The study, published in the journal Lancet Healthy Longevity, saw 204 people with dementia and their family carers receive the new therapy – called NIDUS-Family – with sessions designed around specific priorities or goals for the dementia patient.
These goals included carrying out more activities, improving their mood, sleep, appetite, relationships or social engagement, or to improve carer support and wellbeing.
These patients were compared with 98 families who received “usual care”.
Those receiving the new support package met with a therapist six to eight times in six months, then received two to four further support phone calls over the next six months.

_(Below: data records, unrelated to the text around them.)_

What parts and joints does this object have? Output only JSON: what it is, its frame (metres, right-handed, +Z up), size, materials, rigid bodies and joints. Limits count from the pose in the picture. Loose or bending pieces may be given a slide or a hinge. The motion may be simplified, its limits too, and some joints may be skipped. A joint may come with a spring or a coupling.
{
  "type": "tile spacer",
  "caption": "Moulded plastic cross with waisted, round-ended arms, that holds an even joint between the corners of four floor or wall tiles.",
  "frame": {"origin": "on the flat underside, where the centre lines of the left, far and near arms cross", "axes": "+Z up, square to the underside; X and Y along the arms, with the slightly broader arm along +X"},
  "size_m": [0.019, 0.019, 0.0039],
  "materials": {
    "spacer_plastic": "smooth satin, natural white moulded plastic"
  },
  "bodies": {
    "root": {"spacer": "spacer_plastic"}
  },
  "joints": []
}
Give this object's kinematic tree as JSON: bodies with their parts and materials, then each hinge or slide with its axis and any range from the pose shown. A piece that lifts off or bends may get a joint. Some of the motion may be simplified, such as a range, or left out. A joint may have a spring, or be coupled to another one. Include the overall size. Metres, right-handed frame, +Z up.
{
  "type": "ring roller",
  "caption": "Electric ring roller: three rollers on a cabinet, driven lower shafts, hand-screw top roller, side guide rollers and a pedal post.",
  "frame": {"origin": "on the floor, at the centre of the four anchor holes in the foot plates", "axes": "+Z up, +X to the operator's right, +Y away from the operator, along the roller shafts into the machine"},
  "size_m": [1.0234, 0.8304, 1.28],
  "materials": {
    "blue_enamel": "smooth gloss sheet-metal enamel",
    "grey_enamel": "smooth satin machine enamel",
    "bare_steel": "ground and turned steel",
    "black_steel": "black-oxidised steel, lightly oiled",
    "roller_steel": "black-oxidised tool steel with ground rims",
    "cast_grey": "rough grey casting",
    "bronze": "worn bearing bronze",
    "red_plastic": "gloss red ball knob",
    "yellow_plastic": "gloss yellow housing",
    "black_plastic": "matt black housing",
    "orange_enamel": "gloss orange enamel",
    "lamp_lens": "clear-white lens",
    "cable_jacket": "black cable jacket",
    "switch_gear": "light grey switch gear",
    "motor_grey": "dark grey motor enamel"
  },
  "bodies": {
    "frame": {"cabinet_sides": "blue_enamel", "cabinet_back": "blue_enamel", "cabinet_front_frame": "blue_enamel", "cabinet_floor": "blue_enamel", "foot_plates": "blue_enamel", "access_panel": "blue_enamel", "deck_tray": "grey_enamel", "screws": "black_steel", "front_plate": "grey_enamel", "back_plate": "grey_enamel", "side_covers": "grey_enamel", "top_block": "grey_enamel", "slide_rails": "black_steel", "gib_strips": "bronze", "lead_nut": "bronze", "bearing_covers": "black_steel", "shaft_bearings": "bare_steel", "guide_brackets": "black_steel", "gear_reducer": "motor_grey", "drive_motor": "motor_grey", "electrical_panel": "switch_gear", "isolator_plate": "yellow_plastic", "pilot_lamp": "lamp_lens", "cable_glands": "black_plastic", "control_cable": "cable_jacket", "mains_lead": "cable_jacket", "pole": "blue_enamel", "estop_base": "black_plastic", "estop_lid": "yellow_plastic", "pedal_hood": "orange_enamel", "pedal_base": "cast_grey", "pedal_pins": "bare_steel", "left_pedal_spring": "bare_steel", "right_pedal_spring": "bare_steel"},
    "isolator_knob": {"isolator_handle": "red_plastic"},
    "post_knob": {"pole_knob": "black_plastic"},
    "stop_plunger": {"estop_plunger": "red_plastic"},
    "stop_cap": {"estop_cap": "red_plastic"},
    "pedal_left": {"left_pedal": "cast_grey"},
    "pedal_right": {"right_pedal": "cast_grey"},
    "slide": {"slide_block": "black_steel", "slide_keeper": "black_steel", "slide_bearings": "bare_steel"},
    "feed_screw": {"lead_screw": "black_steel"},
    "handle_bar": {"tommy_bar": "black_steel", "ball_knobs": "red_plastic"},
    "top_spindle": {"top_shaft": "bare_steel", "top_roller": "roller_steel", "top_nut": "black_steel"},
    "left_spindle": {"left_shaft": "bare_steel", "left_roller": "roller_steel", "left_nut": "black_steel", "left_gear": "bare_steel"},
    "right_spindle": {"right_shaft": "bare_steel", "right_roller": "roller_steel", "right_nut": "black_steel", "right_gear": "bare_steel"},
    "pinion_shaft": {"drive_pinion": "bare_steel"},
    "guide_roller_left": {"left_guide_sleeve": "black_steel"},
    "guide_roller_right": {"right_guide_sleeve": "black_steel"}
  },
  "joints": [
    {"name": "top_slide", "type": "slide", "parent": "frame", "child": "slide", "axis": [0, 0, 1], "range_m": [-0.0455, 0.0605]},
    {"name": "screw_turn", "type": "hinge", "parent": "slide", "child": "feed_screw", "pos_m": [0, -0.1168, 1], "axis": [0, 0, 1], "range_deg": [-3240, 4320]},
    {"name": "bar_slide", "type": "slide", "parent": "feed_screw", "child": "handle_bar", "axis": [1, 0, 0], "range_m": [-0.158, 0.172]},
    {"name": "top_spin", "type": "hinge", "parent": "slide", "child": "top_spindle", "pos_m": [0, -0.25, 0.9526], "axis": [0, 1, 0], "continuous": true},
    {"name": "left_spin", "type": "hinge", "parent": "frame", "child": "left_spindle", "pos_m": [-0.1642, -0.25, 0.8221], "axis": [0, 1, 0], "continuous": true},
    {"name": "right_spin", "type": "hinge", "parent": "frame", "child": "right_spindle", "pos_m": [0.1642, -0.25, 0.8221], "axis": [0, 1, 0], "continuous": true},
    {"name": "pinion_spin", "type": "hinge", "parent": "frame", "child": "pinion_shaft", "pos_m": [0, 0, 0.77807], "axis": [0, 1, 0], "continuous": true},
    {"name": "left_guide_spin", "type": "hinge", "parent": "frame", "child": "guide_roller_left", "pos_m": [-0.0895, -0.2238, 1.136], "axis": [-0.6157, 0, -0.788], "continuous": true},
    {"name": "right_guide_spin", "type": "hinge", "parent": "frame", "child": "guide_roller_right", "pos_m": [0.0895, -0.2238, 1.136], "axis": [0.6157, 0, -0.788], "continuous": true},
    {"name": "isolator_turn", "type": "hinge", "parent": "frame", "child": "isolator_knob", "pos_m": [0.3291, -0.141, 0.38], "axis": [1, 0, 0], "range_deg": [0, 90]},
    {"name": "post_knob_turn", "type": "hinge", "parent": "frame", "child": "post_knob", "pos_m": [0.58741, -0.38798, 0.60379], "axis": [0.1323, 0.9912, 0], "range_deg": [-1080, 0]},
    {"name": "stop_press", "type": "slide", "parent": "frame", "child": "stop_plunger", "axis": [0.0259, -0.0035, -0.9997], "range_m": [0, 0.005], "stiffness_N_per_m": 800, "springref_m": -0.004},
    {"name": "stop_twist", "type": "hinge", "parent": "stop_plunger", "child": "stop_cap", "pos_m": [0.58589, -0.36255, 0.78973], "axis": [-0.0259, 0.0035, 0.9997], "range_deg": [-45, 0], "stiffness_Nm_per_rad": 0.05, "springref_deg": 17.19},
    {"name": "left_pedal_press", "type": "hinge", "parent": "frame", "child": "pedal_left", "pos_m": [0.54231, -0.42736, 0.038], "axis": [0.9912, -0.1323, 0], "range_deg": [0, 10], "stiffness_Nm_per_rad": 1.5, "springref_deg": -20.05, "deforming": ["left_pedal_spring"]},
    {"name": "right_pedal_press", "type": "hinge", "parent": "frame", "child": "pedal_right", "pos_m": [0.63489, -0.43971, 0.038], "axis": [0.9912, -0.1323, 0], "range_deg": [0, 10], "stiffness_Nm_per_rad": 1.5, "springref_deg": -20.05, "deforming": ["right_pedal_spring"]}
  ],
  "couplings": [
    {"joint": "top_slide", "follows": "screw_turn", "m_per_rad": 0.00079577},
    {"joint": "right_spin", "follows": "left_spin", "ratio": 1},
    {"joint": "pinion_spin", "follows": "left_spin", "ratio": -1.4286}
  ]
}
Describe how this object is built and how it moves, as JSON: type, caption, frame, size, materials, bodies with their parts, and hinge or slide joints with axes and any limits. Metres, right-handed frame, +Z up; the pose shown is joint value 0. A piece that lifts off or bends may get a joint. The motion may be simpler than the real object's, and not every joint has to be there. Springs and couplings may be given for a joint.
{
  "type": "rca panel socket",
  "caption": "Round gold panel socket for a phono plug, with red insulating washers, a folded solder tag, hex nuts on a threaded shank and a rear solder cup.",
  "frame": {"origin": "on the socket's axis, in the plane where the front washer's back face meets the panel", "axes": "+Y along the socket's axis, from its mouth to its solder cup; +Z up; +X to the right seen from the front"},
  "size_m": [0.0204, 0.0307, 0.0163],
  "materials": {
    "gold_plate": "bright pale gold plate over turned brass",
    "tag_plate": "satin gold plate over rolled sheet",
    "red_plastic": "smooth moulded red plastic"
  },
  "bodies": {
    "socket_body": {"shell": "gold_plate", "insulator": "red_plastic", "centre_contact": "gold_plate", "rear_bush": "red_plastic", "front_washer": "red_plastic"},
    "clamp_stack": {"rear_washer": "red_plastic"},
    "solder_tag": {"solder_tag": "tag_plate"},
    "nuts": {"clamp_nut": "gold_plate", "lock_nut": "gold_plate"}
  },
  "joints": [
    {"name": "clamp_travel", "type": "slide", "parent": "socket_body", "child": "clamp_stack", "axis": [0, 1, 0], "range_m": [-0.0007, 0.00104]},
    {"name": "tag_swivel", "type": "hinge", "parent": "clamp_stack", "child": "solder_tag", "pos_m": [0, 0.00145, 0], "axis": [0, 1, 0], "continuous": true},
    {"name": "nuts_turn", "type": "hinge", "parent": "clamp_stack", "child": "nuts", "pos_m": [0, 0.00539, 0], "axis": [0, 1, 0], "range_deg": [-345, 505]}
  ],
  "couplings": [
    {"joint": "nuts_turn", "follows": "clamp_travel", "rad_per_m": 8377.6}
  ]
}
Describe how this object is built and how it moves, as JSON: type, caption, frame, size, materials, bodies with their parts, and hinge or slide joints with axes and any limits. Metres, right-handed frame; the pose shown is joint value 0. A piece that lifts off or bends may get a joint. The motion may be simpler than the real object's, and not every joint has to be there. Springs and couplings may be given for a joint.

Families who received the therapy, either in person, over the phone or via video call, were significantly more likely to achieve their goals, according to experts from Queen Mary University of London.
Some 9% of those who received the new therapy moved to a care home or died a year after treatment had ended.
This compared with 13% of patients who did not receive therapy, according to the study, which was funded by the Alzheimer’s Society charity.
The research team said it will keep track of patients to see whether the new support helps people with dementia stay in their own homes longer.
It said the new therapy – which was delivered by “non-clinical facilitators, who were provided with supervision and training” – has the potential to be rolled out across the NHS.
Lead author Professor Claudia Cooper said: “Because NIDUS-Family can be delivered by people without clinical training, it has the potential to enable many more people to access good quality post-diagnostic support.
“NIDUS-Family is the first readily scalable intervention for people with dementia that is proven to improve attainment on personalised goals, and can be remotely delivered, and it should be implemented in health and care services.”
Dr Richard Oakley, associate director of research and innovation at Alzheimer’s Society, said: “Currently 900,000 people live with dementia in the UK and for many personalised post-diagnostic support is often lacking, leaving them feeling isolated and vulnerable.
“NIDUS-Family has shown it can help people living with dementia achieve their goals aimed at living independently for longer.
“It is the first post-diagnostic support programme which can be delivered remotely and without clinical training, acting as a lifeline to thousands of carers across the UK.
“We’re delighted that the researchers have secured further funding to take these findings to the next level and make the programme more inclusive and accessible. This will help to deliver the universal care and support people living with dementia desperately need.”